Isaiah 36:11

11 Eliakim, Shebna, and Joah said to the field commander, "Please speak to your servants in Aramaic, because we understand it. Don't speak with us in Hebrew, because the people on the wall will hear it."

Isaiah 36:11 Meaning and Commentary

Isaiah 36:11

Then said Eliakim and Shebah and Joah unto Rabshakeh
That is, one of them addressed him in the name of the rest; for the verb is singular; and what follows confirms it; perhaps Eliakim was the speaker: speak, I pray thee, unto thy servants in the Syriac language;
which was somewhat different from the Hebrew, in which he spoke, and which was not understood by the common people, and for that reason desired: for we understand it;
or hear it; could hear it, so as to understand it; it being common in all courts, as the French tongue now; the Assyrian empire being very large, and so had been learned by these courtiers, for the sake of negotiation or commerce, when the common people had no concern with it: and speak not to us in the Jews' language, in the ears of the people
that are on the wall;
the wall of the city, where the commissioners were, who would not venture themselves out of the city, in the hands of so perfidious an enemy: and the men on the wall were such, who either were placed there to defend the city, and so were soldiers, or people that were gathered together to see the ambassadors of the king of Assyria, and to hear, as much as they could, what passed between them and the ministers of Hezekiah; and as this speech of Eliakim's showed great submissiveness in praying and entreating Rabshakeh to speak to them in another language, and a mean abject spirit, in saying they were his servants, so a great degree of timorousness in them, and diffidence of the people, lest they should be terrified, and be for giving up the city at once into the hands of the enemy; this looks like a piece of bad policy, and some think that Shebna was the contriver of it, and the adviser to it, in order to give Rabshakeh a hint of their fears, and of the disposition of the people, and put him in higher spirits, and on railing the more, and thereby still work the more on the people's fears; however, it had this effect on him, as follows.

Isaiah 36:11 In-Context

9 How will you drive back even the least important official among my master's servants when you are relying on Egypt for chariots and riders?
10 What's more, do you think I've marched against this place to destroy it without the LORD's support?

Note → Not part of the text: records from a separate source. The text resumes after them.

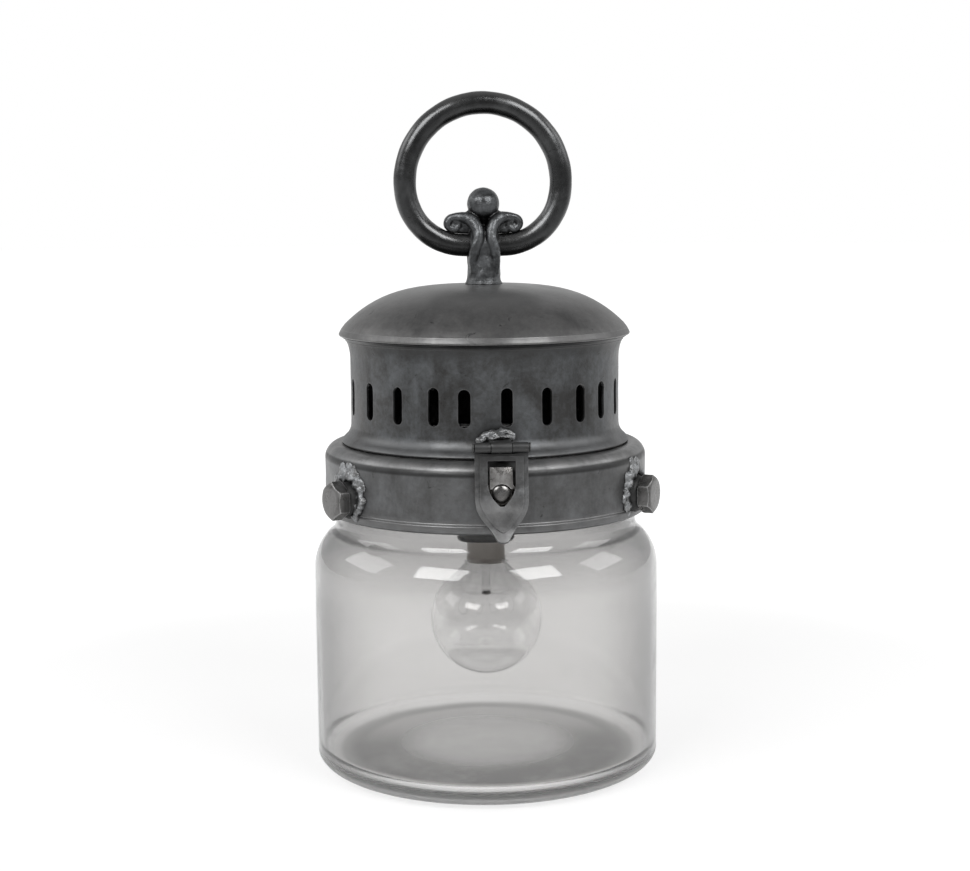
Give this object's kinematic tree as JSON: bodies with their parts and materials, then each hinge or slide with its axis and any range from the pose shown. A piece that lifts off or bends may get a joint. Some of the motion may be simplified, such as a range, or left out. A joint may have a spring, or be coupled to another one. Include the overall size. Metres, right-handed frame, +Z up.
{
  "type": "stable lantern",
  "caption": "Metal stable lantern with a wide glass jar, a slotted hinged lid, a front hasp, a cast post with a ring handle and a bulb inside.",
  "frame": {"origin": "centre of the circle that the jar stands on, on the floor", "axes": "+Z up through the post and the ring, -Y towards the hasp at the front, +Z is the longest extent"},
  "size_m": [0.1794, 0.1908, 0.3489],
  "materials": {
    "collar_metal": "dull lead-grey, brushed",
    "drum_metal": "dark lead-grey, hammered and worn",
    "dome_metal": "lead-grey, spun",
    "casting": "rough cast, dark grey",
    "ring_metal": "dark, rubbed smooth",
    "bare_steel": "bare, scratched",
    "dark_steel": "dull",
    "nickel": "nickel plated",
    "bakelite": "black, satin",
    "rubber": "black, matt",
    "jar_glass": "clear, faintly smoky, polished",
    "bulb_glass": "clear, polished"
  },
  "bodies": {
    "base": {"glass_jar": "jar_glass", "collar_ring": "collar_metal", "screw_boss_rear": "collar_metal", "screw_boss_left": "collar_metal", "screw_boss_right": "collar_metal", "keeper_plate": "bare_steel", "keeper_stud": "nickel", "hinge_leaf_lower": "collar_metal", "lid_hinge_pin": "dark_steel"},
    "lid": {"vent_drum": "drum_metal", "cable_bush": "rubber", "hinge_leaf_upper": "drum_metal", "bridge_strap": "dark_steel", "dome_cap": "dome_metal", "hasp_lug": "drum_metal", "handle_post": "casting", "post_washer": "dark_steel", "post_nut": "dark_steel", "locknut_upper": "nickel", "locknut_lower": "nickel", "threaded_tube": "nickel", "lampholder_cap": "bakelite", "lampholder_body": "bakelite", "lampholder_core": "bakelite", "bulb_glass": "bulb_glass", "bulb_cap": "nickel", "bulb_stem": "bulb_glass", "bulb_filament": "dark_steel"},
    "hasp": {"hasp_plate": "casting", "hasp_pin": "dark_steel"},
    "ring": {"ring_handle": "ring_metal"},
    "screw_rear": {"clamp_screw_rear": "bare_steel"},
    "screw_left": {"clamp_screw_left": "bare_steel"},
    "screw_right": {"clamp_screw_right": "bare_steel"}
  },
  "joints": [
    {"name": "lid_hinge", "type": "hinge", "parent": "base", "child": "lid", "pos_m": [0, 0.092, 0.17], "axis": [-1, 0, 0], "range_deg": [0, 105]},
    {"name": "hasp_swing", "type": "hinge", "parent": "lid", "child": "hasp", "pos_m": [0, -0.087, 0.178], "axis": [-1, 0, 0], "range_deg": [0, 150]},
    {"name": "ring_swing", "type": "hinge", "parent": "lid", "child": "ring", "pos_m": [0, 0, 0.271], "axis": [-1, 0, 0], "range_deg": [-110, 110]},
    {"name": "screw_rear_slide", "type": "slide", "parent": "base", "child": "screw_rear", "axis": [0, 1, 0], "range_m": [0, 0.003]},
    {"name": "screw_left_slide", "type": "slide", "parent": "base", "child": "screw_left", "axis": [-0.866, -0.5, 0], "range_m": [0, 0.003]},
    {"name": "screw_right_slide", "type": "slide", "parent": "base", "child": "screw_right", "axis": [0.866, -0.5, 0], "range_m": [0, 0.003]}
  ]
}
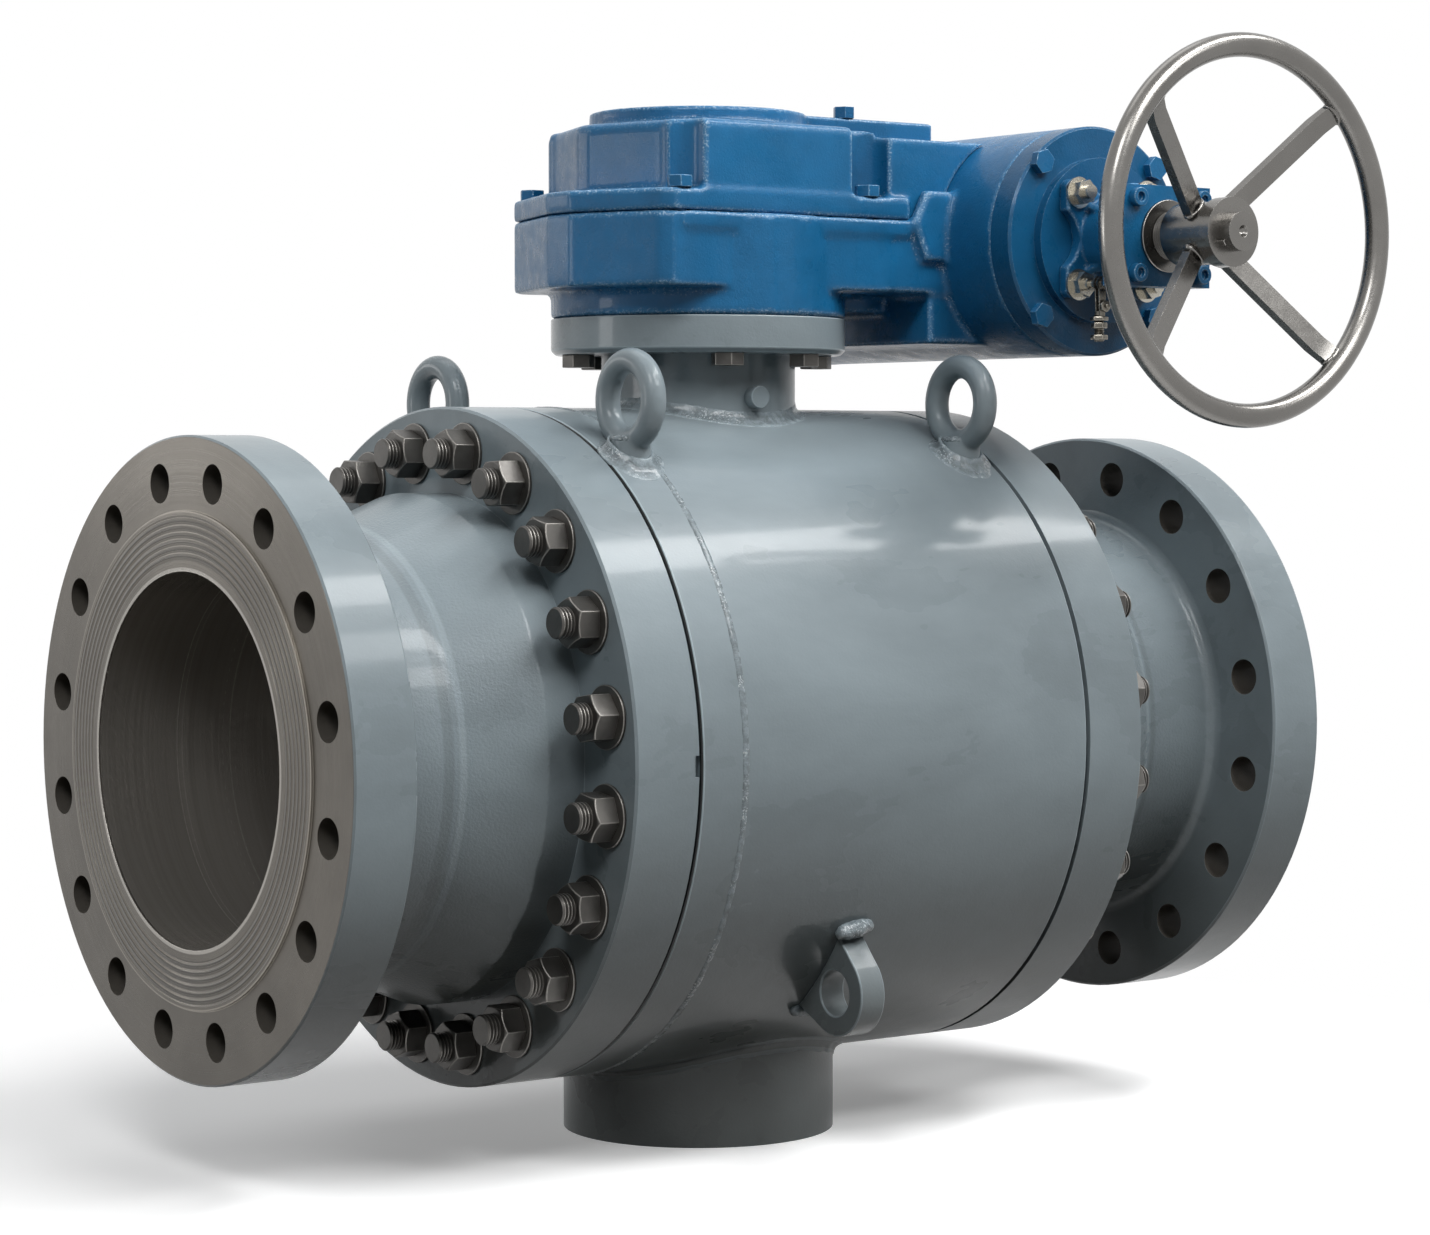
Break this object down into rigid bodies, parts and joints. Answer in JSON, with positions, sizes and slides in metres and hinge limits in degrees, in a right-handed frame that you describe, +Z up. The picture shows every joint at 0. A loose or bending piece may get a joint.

It was the LORD who told me, ‘March against this land and destroy it!'"
11 Eliakim, Shebna, and Joah said to the field commander, "Please speak to your servants in Aramaic, because we understand it. Don't speak with us in Hebrew, because the people on the wall will hear it."
12 The field commander said to them, "Did my master send me to speak these words just to you and your master and not also to the men on the wall? They are the ones who will have to eat their dung and drink their urine along with you."
13 Then the field commander stood up and shouted in Hebrew at the top of his voice: “Listen to the message of the great king, Assyria's king.